• [The exercise]: Will you quote precisely the lines that run from the top of the material below to the line containing "up its marks.", both ends included?

==== Provided material

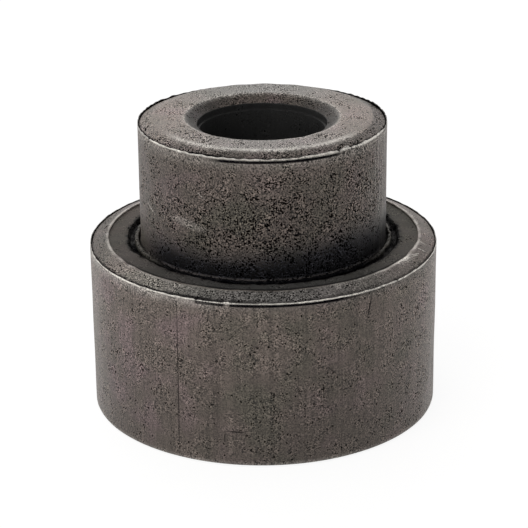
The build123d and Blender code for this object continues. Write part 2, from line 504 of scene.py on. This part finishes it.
def part_zones(form, turn, radius, height):
    """Each point's place, the zones that it lies in, and the waves that break up its marks.

    a, r and z are the place. bore, bowl, journal, body, top, rim, chamfer and recess are true in
    the hole, on the chamfer round its mouth, on the two walls, over the journal's edge, on that
    edge's chamfer, on the shoulder's chamfer, and on the smooth face inside the shoulder's crest.
    groove is 1 in the rough groove. crest, bead and lip are 1 on the crests of the shoulder, the
    journal and the bore, and body_lip, journal_lip and base at the walls' ends.
    """
    level, radii = form_heights(form), form_radii(form)
    a = np.broadcast_to(turn[:, None], (turn.size, radius.size))
    r = np.broadcast_to(radius, a.shape)
    z = np.broadcast_to(height, a.shape)
    at = SimpleNamespace(a=a, r=r, z=z)
    at.front, at.behind = np.clip(np.cos(a), 0.0, 1.0), np.clip(-np.cos(a), 0.0, 1.0)
    at.sides = ease(0.5, 1.2, np.abs(a)) * ease(1.9, 1.5, np.abs(a))

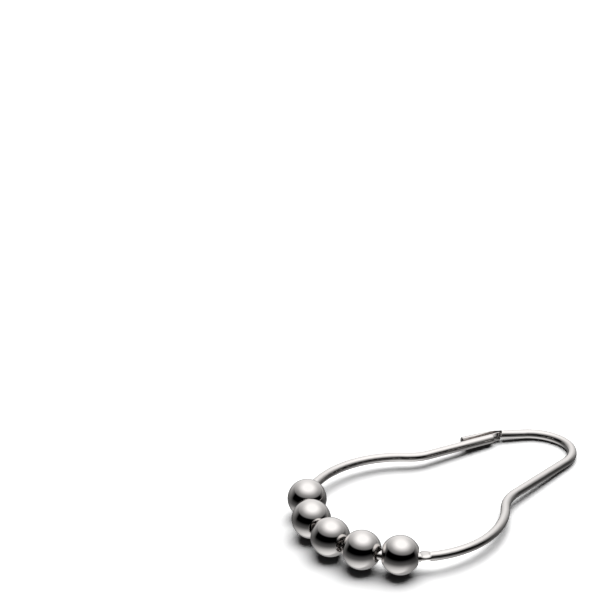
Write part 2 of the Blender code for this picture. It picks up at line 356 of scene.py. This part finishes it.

========

• [Result of this exercise]:
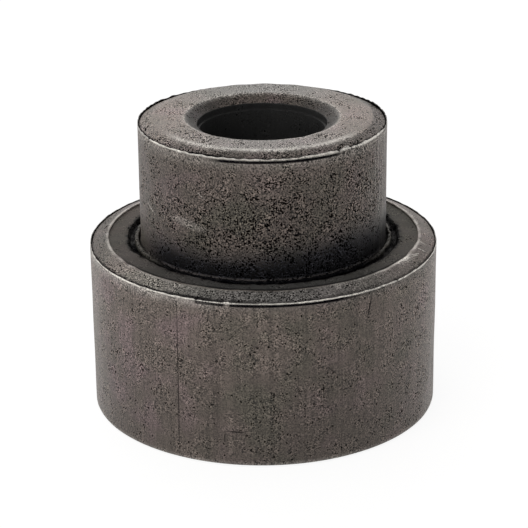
The build123d and Blender code for this object continues. Write part 2, from line 504 of scene.py on. This part finishes it.
def part_zones(form, turn, radius, height):
    """Each point's place, the zones that it lies in, and the waves that break up its marks.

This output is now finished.